Desencantada com o fracasso de seu relacionamento, Clementine decide esquecer Joel. Para tanto, se submete a um experimento que varre de sua memória os momentos vividos com ele. Joel, ao saber da história, fica muito ressentido e desapontado, afinal ainda a ama, mas decide dar o troco e também participa dos testes. Lá pelas tantas ele se arrepende, constata que definitivamente não pretende apagar Clementine da lembrança e exige que a operação seja interrompida. Tirando da cartola alguns clichês da comédia romântica e os misturando a mancheias de ficção científica, Michel Gondry dá corpo a um filme delicado, original e lúdico, que se utiliza de todos esses predicados para suscitar no público a reflexão sobre a fluidez das relações, instabilidade que se verifica em larga proporção na própria natureza humana.

Edward Bloom está à morte e precisa se entender a tempo com o filho. O jornalista Will se sente enganado por não saber nada sobre a verdadeira vida do pai, um compulsivo contador de histórias fantasiosas que diz protagonizar. Tim Burton tem aqui toda a liberdade para fazer o que faz como nenhum outro diretor: inventar. “Peixe Grande…” é um filme bonito e simples, graças à genialidade de Burton. A história remexe o baú de ossos do velho Bloom, muito mais abarrotado de memórias do que julga o filho. O longa tem algumas das sequências mais emocionantes da história do cinema, como quando o protagonista, já confuso devido ao último embate com a indesejada das gentes, pergunta ao filho como ele iria morrer. Ou ao apresentar, depois de Bloom já morto, as cenas em que se despede dos inúmeros — e exóticos — tipos que passaram por sua vida e se torna de fato quem sempre fora.

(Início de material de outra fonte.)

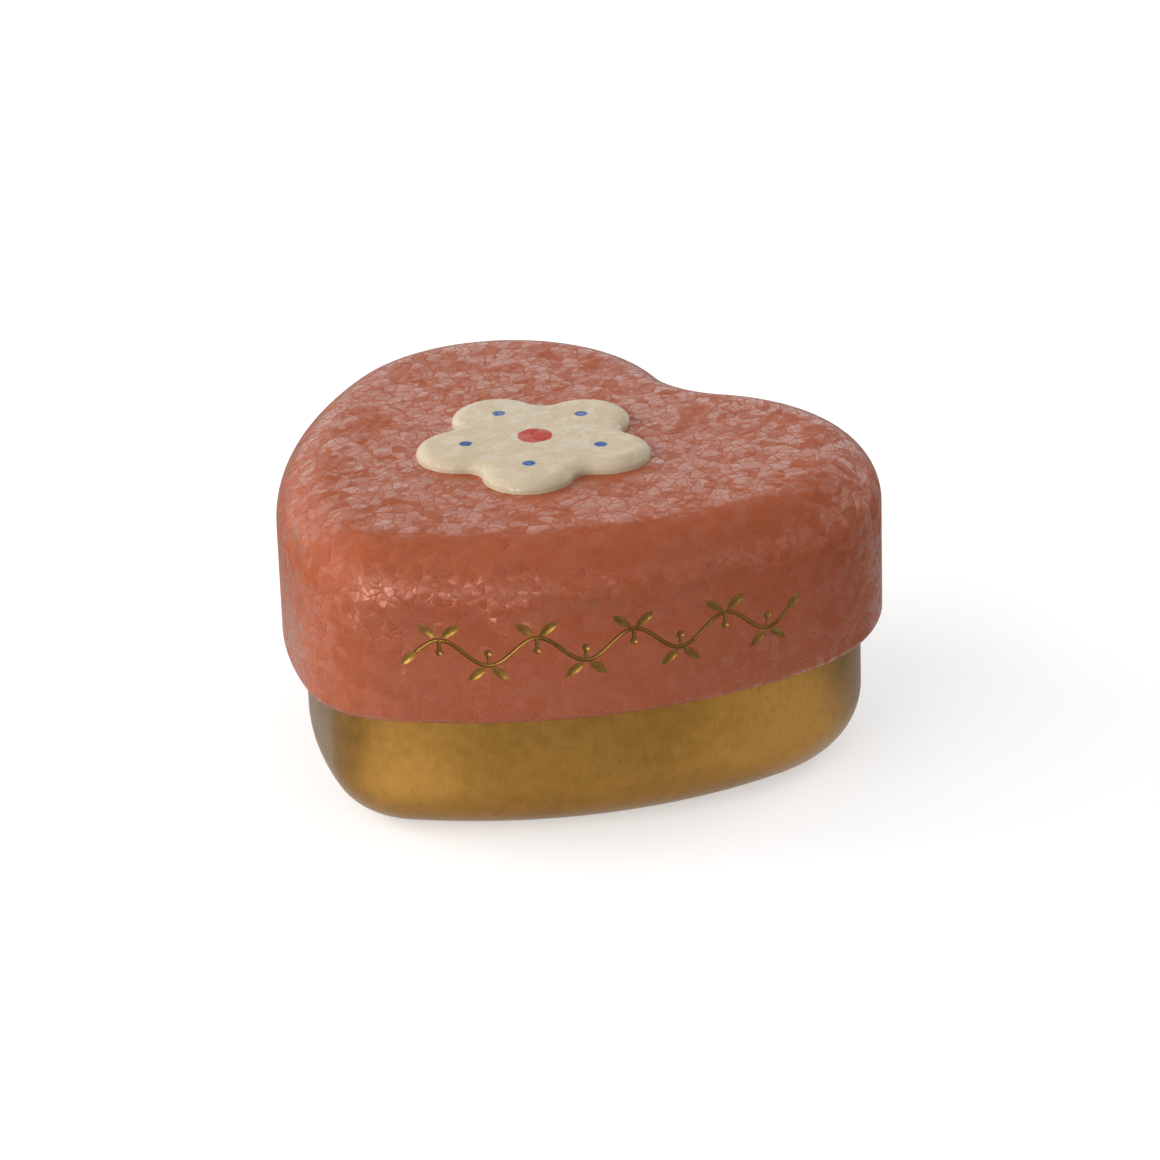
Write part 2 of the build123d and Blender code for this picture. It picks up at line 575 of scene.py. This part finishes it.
@dataclass(frozen=True)
class Heart:
    """The outline of the lid's wall: tip, flank, lobe and notch, as arcs tangent to each other."""

    width: float
    length: float
    lobe_radius: float = 18.0 * MM
    flank_radius: float = 50.0 * MM
    notch_radius: float = 8.3 * MM
    tip_radius: float = 11.0 * MM
    chord: float = 0.6 * MM
    least_steps: int = 4

    @property
    def tip(self) -> Vector:
        """The centre of the arc at the tip."""
        return Vector((0, self.tip_radius - self.length / 2, 0))

    @property
    def lobe(self) -> Vector:
        """The centre of the arc of the lobe on the +X side."""
        return Vector((self.width / 2 - self.lobe_radius, self.length / 2 - self.lobe_radius, 0))

    @property
    def notch(self) -> Vector:
        """The centre of the arc in the notch."""
        reach = math.sqrt((self.notch_radius + self.lobe_radius) ** 2 - self.lobe.x**2)
        return Vector((0, self.lobe.y + reach, 0))

    @property
    def flank(self) -> Vector:
        """Works out where the arc of the flank on the +X side is tangent to the tip's and the lobe's.

        Returns:
            The centre of that arc.
        """
        line = self.lobe - self.tip
        from_tip = self.flank_radius - self.tip_radius
        from_lobe = self.flank_radius - self.lobe_radius
        along = (from_tip**2 - from_lobe**2 + line.length**2) / (2 * line.length)
        across = math.sqrt(from_tip**2 - along**2)
        unit = line.normalized()
        return self.tip + unit * along + Vector((-unit.y, unit.x, 0)) * across

    @staticmethod
    def bearing(origin: Vector, target: Vector) -> float:
        """The angle from one point to another, seen from above."""
        return math.atan2(target.y - origin.y, target.x - origin.x)

    @property
    def flank_ends(self) -> tuple[float, float]:
        """The bearings at which the flank's arc starts, at the tip, and ends, at the lobe."""
        return self.bearing(self.flank, self.tip), self.bearing(self.flank, self.lobe)

    def half_turns(self) -> list[Turn]:
        """Lists the arcs of the half on the +X side.

        Returns:
            Tip, flank, lobe and notch, from the middle of the tip to the middle of the notch.
        """
        low, high = self.flank_ends
        crest = self.bearing(self.lobe, self.notch)
        return [
            self._turn(self.tip, self.tip_radius, low + math.pi / 2),
            self._turn(self.flank, self.flank_radius, high - low),
            self._turn(self.lobe, self.lobe_radius, crest - high),
            self._turn(self.notch, self.notch_radius, math.pi / 2 - crest),
        ]

    def _turn(self, centre: Vector, radius: float, sweep: float) -> Turn:
        """An arc, with as many steps as its length needs."""
        return Turn(centre, sweep, max(self.least_steps, round(abs(sweep) * radius / self.chord)))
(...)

Uma série de crimes misteriosos toma vulto em 1799: cadáveres começam a surgir decapitados nas ruas de Nova Iorque. O único capaz de resolver o caso é o detetive Ichabod Crane, um policial excêntrico e obstinado, que se destaca por apresentar um método, bastante peculiar de trabalho. Crane suspeita que o culpado pelo banho de sangue seja uma criatura sobrenatural, contra a qual ainda não sabe se seus talentos investigativos serão de alguma serventia. Em “A Lenda do Cavaleiro Sem Cabeça” se fazem presentes todos os elementos característicos das histórias de terror, que fizeram do diretor Tim Burton uma genuína grife — ainda que os filmes de Burton não se encaixem propriamente essa categoria. Casarões funestos, névoa densa, sepulturas com lápides de pedra, carruagens soturnas e a pesada indumentária do século 18 compõem a atmosfera da obra, com a qual Tim Burton faturou o Oscar de Melhor Direção de Arte. Burton, aliás, é hors concurs em apresentar tramas de terror sem prescindir de lirismo, bom gosto e beleza.